L’informatique quantique est encore loin des premières applications pratiques pour les entreprises, mais cet horizon se rapproche. LeMagIT s’est entretenu avec le responsable de l’adoption du « quantique » chez IBM pour savoir où nous en sommes aujourd’hui.

Pour les responsables IT, l’ordinateur quantique relève davantage de la science-fiction que d’une option pour leurs centres de données. Reste que le mois dernier, IBM a présenté son premier ordinateur quantique, qui connecte trois processeurs, System Two.

IBM a par ailleurs chargé un VP, Scott Crowder, d’aider les clients à explorer de nouvelles utilisations de l’informatique quantique. Big Blue lui a aussi demandé de développer les logiciels nécessaires à ces tâches.

Pour faire le point sur les avancées de cette technologie, LeMagIT s’est entretenu avec lui.

LeMagIT : Pour ceux qui ont entendu parler de l’informatique quantique, mais qui ne la comprennent pas vraiment : en quoi diffère-t-elle de l’informatique classique qui alimente nos portables et nos téléphones ?

Scott Crowder : L’informatique quantique utilise la mécanique quantique et une science de l’information différente. Elle est différente dans la manière dont elle effectue des calculs. Par conséquent, l’ordinateur quantique est meilleur que l’ordinateur classique dans certains types de mathématiques, et vice versa.

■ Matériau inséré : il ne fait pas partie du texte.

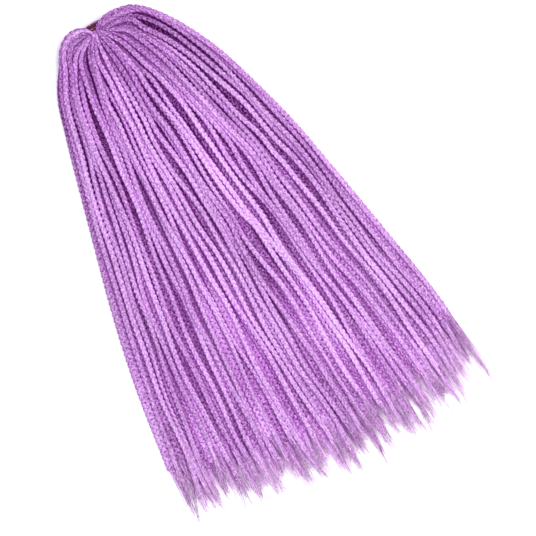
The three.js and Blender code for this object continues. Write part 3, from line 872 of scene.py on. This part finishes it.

En théorie, on pourrait faire fonctionner n’importe quoi sur un ordinateur quantique « universel », mais ce n’est pas le but. On ne veut y faire tourner que les choses pour lesquelles les processeurs classiques ne sont pas très bons et pour lesquelles les ordinateurs quantiques ont prouvé leur efficacité. C’est-à-dire quand ces derniers peuvent effectuer des calculs que nous ne pourrons jamais réaliser dans une salle de classe.

Photo du System Two d'IBM
Le Quantum System Two d’IBM a été présenté le mois dernier. Il s’agit du premier ordinateur quantique modulaire de l’entreprise qui relie plusieurs processeurs quantiques entre eux.

LeMagIT : Quand les ordinateurs quantiques seront-ils « grand public » ? Et le seront-ils un jour ?

Scott Crowder : Avant cette année, on pouvait dire que tout ce que faisait un ordinateur quantique pouvait être simulé de manière « classique ». Il n’y avait aucun intérêt à effectuer ces calculs sur un ordinateur, si ce n’est pour en apprendre davantage sur la manière d’utiliser le « quantique ».

Mais les choses ont changé. Cette année, pour la première fois, il a été possible d’exécuter sur un ordinateur quantique un processus qu’il n’était absolument pas possible d’exécuter sur un simulateur. Cela ne signifie toujours pas que l’on peut faire tourner n’importe quoi sur un hardware quantique, mais il s’agit tout de même des premiers calculs dont on peut réellement dire qu’ils tirent de la valeur du « quantique ».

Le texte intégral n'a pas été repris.